Thailand’s government has also offered to rollover visitor visas for free and has mooted the idea of offering shelter to Ukrainians and Russians, and to allow the use of cryptocurrencies as an alternative payment system.
Latest
news reveal that thousands of Russian tourists have been stranded in beach
resorts in south east Asia as flights home are cancelled and amid growing
anxiety that the Ukrainian war will stymie the regional economy’s recovery from
the pandemic.
The
Philippines, Laos, Cambodia and Thailand have recently reopened to vaccinated
travellers and Indonesia and Vietnam are gearing up to welcome visitors back
this month, aiming to revive a tourism industry that has been decimated by two
years of border closures and Covid-19 restrictions.
With
lucrative Chinese tour groups still grounded under pandemic rules, expectations
had fixated on the sizeable Russian market to fill the gap, but the invasion of
Ukraine, which has resulted in rising oil prices, flight bans and sanctions,
has put a swift end to those hopes.
“This is
going to be a really uncertain period for an industry that simply wasn’t recovering
yet. It’s certainly been a set back,” said Gary Bowerman, a travel analyst
based in Kuala Lumpur, Malaysia.
“South
east Asia is right at the beginning of its reopening process, and it needs as
many tourists as it can get, particularly without the Chinese market, that is
the big overlay,” he said. “The overall outlook is a lot gloomier than it
looked a month ago.”
The
fallout is already being felt in tourist-dependent hotspots like Bali and in
Thai island resorts.

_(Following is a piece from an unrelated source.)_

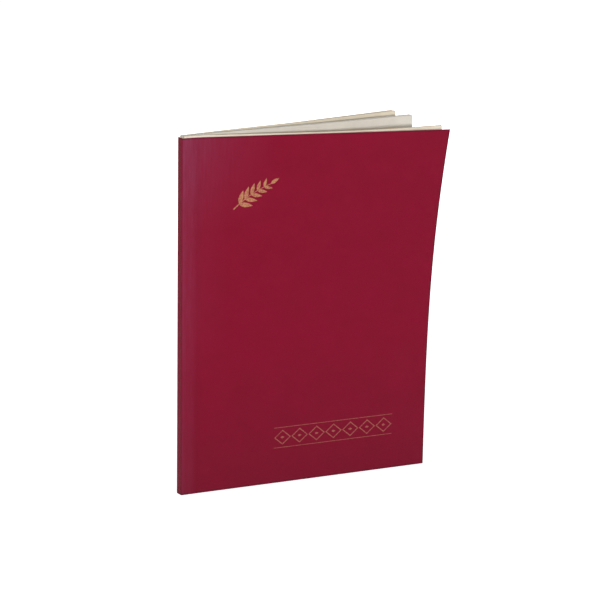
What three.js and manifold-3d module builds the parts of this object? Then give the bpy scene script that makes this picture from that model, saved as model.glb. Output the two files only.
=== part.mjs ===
import * as THREE from 'three';
import { mergeVertices } from 'three/addons/utils/BufferGeometryUtils.js';
import Module from 'manifold-3d';

const wasm = await Module();
wasm.setup();

// A thin ledger book with a flexible cover, standing on its tail and slightly fanned open.
// Millimetres. The origin is at the foot of the spine, in the middle of the spine board.
// +X runs from the spine to the fore edge of the closed book, +Y to the back cover, +Z to the head.

// Trimmed size: covers and leaves are cut flush on three sides
const bookWidth = 210;
const bookHeight = 280;

// Writing leaves: folded sheets, nested and sewn as sections
const sheetsPerSection = 5;
const paperThickness = 0.09;
const leafAir = 0.01;
const sectionGap = 0.08;
const sectionFanDeg = 0.3;

// Endpapers: a folded sheet at each end, one half pasted to the cover
const endpaperThickness = 0.12;
const endpaperFoldGap = 0.14;

// Flexible cover: card with book cloth pasted on, wrapped round the spine
const boardThickness = 0.45;
const clothThickness = 0.18;
const pasteThickness = 0.02;
const spineCornerRadius = 0.9;
const spineCornerGap = 0.1;
const hingeStripWidth = 11;
const creaseGap = 0.24;

// Sewing: one thread a section, in at a kettle hole and out again round each back stitch
const threadDiameter = 0.2;
const threadClearance = 0.04;
const kettleInset = 15;
const backStitchLength = 14;
const backStitches = 2;
const kettleTail = 3;

// What holds the backs of the sections together
const glueThickness = 0.2;
const mullThickness = 0.15;
const mullInset = 10;

// The standing pose, in degrees away from the closed book
const frontLeavesOpenDeg = 7.5;
const backLeavesOpenDeg = 5.3;
const coverOpenDeg = 0.6;

// The front cover curls outwards towards its head. The front leaves set out with it and lag behind
// towards the fore edge, where they have lost the lag's share of its turn.
const coverFlareDeg = 9.8;
const flarePower = 3.1;
const leafLag = 1.2;
const leafLagPower = 2;

// How finely curves are cut into flats
const foldSteps = 6;
const cornerSteps = 3;
const flareRows = 10;
const flareColumns = 6;
const threadSides = 6;
const bendSteps = 3;

// Sizes that follow from those above
const leafPitch = paperThickness + leafAir;
const foldRoom = threadDiameter / 2 + threadClearance;
const sectionRadius = foldRoom + sheetsPerSection * leafPitch - leafAir;
const sectionPitch = 2 * sectionRadius + sectionGap;
const sectionCentres = [-1.5, -0.5, 0.5, 1.5].map((place) => place * sectionPitch);
const blockHalf = sectionCentres[3] + sectionRadius;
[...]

In 2019, Thailand received 1.4 million Russian visitors,
and in 2021, Russia featured in the top three groups of tourists by
nationality, after the United States and Germany.
In
January, Thailand counted about 23,760 Russians, out of 133,903 total arrivals,
according to tourism ministry figures.
S ince the invasion of Ukraine, more
than 7,000 Russians have been left in limbo in popular locations like Phuket,
Koh Samui, Pattaya and Krabi, trapped by cancelled flights and unable to pay
bills with the ruble in freefall and Russian banks being cut off from the
global SWIFT system.
The
current crisis has not only left tourists in dire straits but could leave
hotels out of pocket.
“We've
asked hotels to reduce prices and extend their stays,” Phuket's tourism
association president Bhummikitti Ruktaengam said.
But beyond
the immediate impact of Russian holidaymakers struggling to reach home, Mr
Bowerman said the bigger question was what would happen long term to the huge
Russian market and the impact of rising jet fuel prices on the industry more
generally.
Russia
accounts for about 10 percent of the world’s supply of crude oil, and markets
have been spooked by the prospect of international curbs on Russian oil exports
and possible retaliatory measures from Moscow.
“Jet fuel
prices are going to continue to go up and that’s going to have such a huge
impact on the airlines’ ability to offer flights,” said Mr Bowerman.
“The whole
region’s recovery is based on the low-cost carriers and they are not going to
be able to compete the way they did before because their costs are going to be
so high,” he said.
The impact
of financial penalties and sanctions on Russia were already radiating around
the world and would impact Asia’s tourism industry in multiple ways.
“We are
already seeing it’s not just jet fuel prices going up. Commodity prices, wheat
and food prices are going up. It’s going to have a huge inflationary impact.
“That’s
going to feed across all the value chain of tourism - food producers for
hotels, small shops, people who cook food in the streets, it’s going to have a
huge impact,” he said.
“It’s
worth remembering that these people have been hit incredibly hard for the last
two years and they haven’t even started to recover in most countries yet.”
In Bali,
Russia overtook Australia in the first year of the pandemic as the largest
source of tourists, with some 68,000 of its citizens flying to the island
paradise in 2020, according to Statistics Indonesia. Russians were among the
first to return when borders partially reopened last year.